Given information:
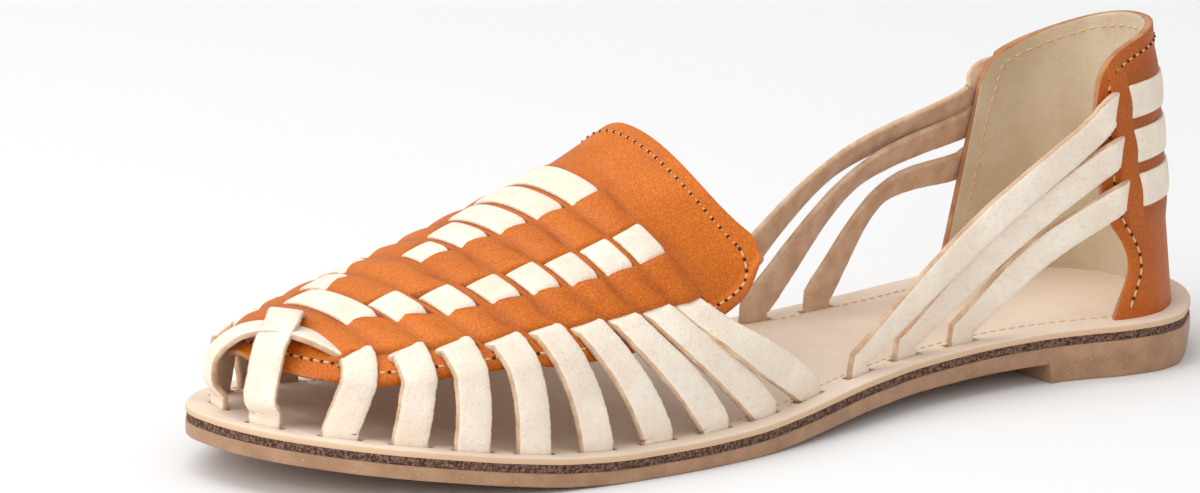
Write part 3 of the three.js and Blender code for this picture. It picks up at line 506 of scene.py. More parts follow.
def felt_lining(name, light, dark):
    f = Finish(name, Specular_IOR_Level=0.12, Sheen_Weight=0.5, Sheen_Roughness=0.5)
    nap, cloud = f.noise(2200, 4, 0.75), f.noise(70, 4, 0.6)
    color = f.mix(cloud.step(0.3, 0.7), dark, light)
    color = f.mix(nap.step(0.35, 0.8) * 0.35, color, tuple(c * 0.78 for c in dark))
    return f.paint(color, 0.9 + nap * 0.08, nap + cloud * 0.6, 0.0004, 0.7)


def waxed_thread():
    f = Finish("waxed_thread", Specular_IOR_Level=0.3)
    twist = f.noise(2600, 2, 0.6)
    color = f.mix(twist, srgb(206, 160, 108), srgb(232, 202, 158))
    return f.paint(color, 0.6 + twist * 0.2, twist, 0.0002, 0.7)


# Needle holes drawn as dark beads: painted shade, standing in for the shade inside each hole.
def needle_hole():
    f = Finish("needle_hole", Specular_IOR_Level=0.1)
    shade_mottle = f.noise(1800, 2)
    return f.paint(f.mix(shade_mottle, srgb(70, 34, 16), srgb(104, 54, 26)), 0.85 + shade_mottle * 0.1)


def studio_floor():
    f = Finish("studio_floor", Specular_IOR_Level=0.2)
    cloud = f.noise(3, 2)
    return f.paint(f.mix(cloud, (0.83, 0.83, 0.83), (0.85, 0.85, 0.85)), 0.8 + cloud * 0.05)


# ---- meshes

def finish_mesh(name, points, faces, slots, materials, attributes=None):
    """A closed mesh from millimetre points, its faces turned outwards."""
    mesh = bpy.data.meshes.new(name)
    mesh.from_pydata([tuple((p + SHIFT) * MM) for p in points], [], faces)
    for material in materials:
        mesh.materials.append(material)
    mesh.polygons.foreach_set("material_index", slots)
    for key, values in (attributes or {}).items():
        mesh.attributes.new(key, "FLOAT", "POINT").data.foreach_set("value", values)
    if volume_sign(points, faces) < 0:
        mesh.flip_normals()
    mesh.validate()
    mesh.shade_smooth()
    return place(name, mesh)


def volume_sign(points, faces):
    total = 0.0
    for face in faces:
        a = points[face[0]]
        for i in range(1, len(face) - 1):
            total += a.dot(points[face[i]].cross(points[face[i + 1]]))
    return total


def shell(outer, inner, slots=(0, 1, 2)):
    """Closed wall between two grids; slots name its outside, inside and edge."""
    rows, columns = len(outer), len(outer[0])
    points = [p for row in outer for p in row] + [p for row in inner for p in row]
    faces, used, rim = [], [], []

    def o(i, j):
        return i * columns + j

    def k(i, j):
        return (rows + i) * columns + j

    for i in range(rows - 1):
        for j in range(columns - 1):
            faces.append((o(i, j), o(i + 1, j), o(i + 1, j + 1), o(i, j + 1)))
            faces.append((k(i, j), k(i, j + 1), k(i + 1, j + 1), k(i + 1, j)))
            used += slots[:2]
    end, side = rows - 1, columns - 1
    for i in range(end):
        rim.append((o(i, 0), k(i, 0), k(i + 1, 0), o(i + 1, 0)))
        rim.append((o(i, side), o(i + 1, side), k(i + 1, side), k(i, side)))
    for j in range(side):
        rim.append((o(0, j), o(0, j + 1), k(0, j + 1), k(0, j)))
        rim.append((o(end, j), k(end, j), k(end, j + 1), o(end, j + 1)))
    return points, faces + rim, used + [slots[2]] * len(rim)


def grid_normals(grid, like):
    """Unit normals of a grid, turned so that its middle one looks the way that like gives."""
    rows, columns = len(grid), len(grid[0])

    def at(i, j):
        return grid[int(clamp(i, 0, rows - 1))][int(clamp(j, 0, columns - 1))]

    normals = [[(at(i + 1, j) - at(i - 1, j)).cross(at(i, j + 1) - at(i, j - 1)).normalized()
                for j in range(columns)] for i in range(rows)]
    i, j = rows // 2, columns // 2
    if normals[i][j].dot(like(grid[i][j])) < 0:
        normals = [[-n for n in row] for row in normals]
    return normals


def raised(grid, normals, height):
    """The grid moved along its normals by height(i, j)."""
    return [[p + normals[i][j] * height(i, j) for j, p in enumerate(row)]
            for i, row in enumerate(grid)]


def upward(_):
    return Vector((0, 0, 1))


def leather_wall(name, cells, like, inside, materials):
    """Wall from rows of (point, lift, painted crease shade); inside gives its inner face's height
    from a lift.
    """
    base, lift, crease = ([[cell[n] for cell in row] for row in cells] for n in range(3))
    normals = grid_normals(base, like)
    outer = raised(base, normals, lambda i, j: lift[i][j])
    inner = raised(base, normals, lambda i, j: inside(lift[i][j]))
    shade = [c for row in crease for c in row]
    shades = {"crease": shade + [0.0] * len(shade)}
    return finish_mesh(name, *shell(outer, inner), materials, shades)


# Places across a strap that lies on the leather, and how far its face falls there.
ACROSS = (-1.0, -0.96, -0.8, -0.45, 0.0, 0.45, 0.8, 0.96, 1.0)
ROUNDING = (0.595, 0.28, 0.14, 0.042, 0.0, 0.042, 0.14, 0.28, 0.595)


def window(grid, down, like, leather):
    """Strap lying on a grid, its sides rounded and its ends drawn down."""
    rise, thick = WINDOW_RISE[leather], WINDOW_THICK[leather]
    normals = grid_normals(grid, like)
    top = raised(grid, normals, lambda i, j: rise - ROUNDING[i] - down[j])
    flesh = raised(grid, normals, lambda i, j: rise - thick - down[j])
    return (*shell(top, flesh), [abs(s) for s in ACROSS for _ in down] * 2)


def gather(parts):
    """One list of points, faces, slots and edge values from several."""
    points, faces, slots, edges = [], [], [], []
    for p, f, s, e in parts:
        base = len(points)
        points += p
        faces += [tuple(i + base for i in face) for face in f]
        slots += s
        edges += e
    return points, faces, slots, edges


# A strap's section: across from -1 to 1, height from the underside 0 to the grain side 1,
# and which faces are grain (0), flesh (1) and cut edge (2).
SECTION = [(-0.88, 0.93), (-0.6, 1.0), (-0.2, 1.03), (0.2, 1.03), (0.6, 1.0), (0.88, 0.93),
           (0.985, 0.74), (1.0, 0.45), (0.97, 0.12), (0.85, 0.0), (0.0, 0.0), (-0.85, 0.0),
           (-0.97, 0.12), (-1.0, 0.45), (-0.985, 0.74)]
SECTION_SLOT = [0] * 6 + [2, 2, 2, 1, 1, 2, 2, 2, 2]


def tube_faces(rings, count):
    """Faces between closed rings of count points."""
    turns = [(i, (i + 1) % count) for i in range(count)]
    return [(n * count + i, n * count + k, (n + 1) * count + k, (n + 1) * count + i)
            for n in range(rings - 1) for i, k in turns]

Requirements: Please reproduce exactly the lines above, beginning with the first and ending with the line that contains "cloud * 0.05)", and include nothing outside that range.

Problem solution:
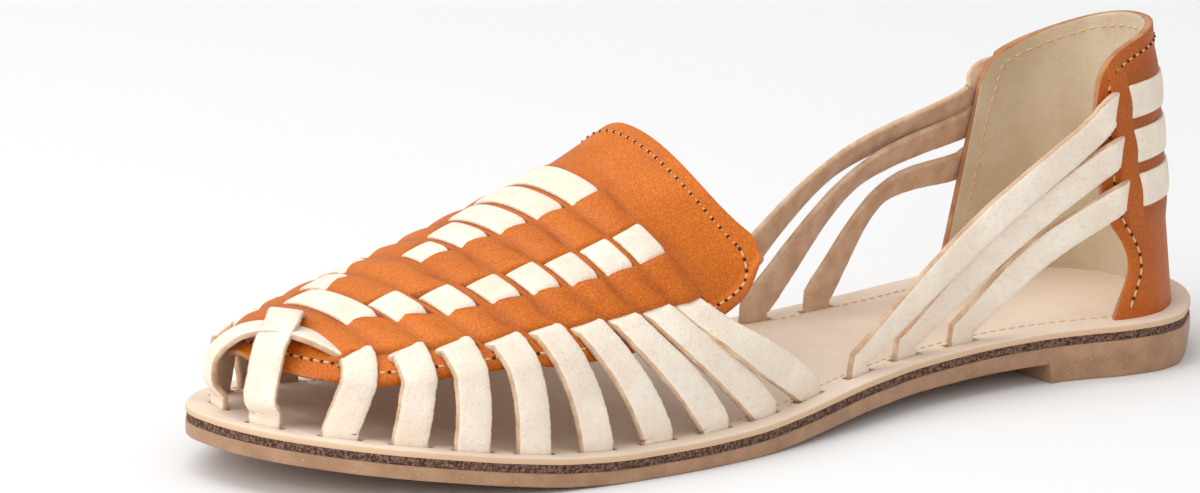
Write part 3 of the three.js and Blender code for this picture. It picks up at line 506 of scene.py. More parts follow.
def felt_lining(name, light, dark):
    f = Finish(name, Specular_IOR_Level=0.12, Sheen_Weight=0.5, Sheen_Roughness=0.5)
    nap, cloud = f.noise(2200, 4, 0.75), f.noise(70, 4, 0.6)
    color = f.mix(cloud.step(0.3, 0.7), dark, light)
    color = f.mix(nap.step(0.35, 0.8) * 0.35, color, tuple(c * 0.78 for c in dark))
    return f.paint(color, 0.9 + nap * 0.08, nap + cloud * 0.6, 0.0004, 0.7)


def waxed_thread():
    f = Finish("waxed_thread", Specular_IOR_Level=0.3)
    twist = f.noise(2600, 2, 0.6)
    color = f.mix(twist, srgb(206, 160, 108), srgb(232, 202, 158))
    return f.paint(color, 0.6 + twist * 0.2, twist, 0.0002, 0.7)


# Needle holes drawn as dark beads: painted shade, standing in for the shade inside each hole.
def needle_hole():
    f = Finish("needle_hole", Specular_IOR_Level=0.1)
    shade_mottle = f.noise(1800, 2)
    return f.paint(f.mix(shade_mottle, srgb(70, 34, 16), srgb(104, 54, 26)), 0.85 + shade_mottle * 0.1)


def studio_floor():
    f = Finish("studio_floor", Specular_IOR_Level=0.2)
    cloud = f.noise(3, 2)
    return f.paint(f.mix(cloud, (0.83, 0.83, 0.83), (0.85, 0.85, 0.85)), 0.8 + cloud * 0.05)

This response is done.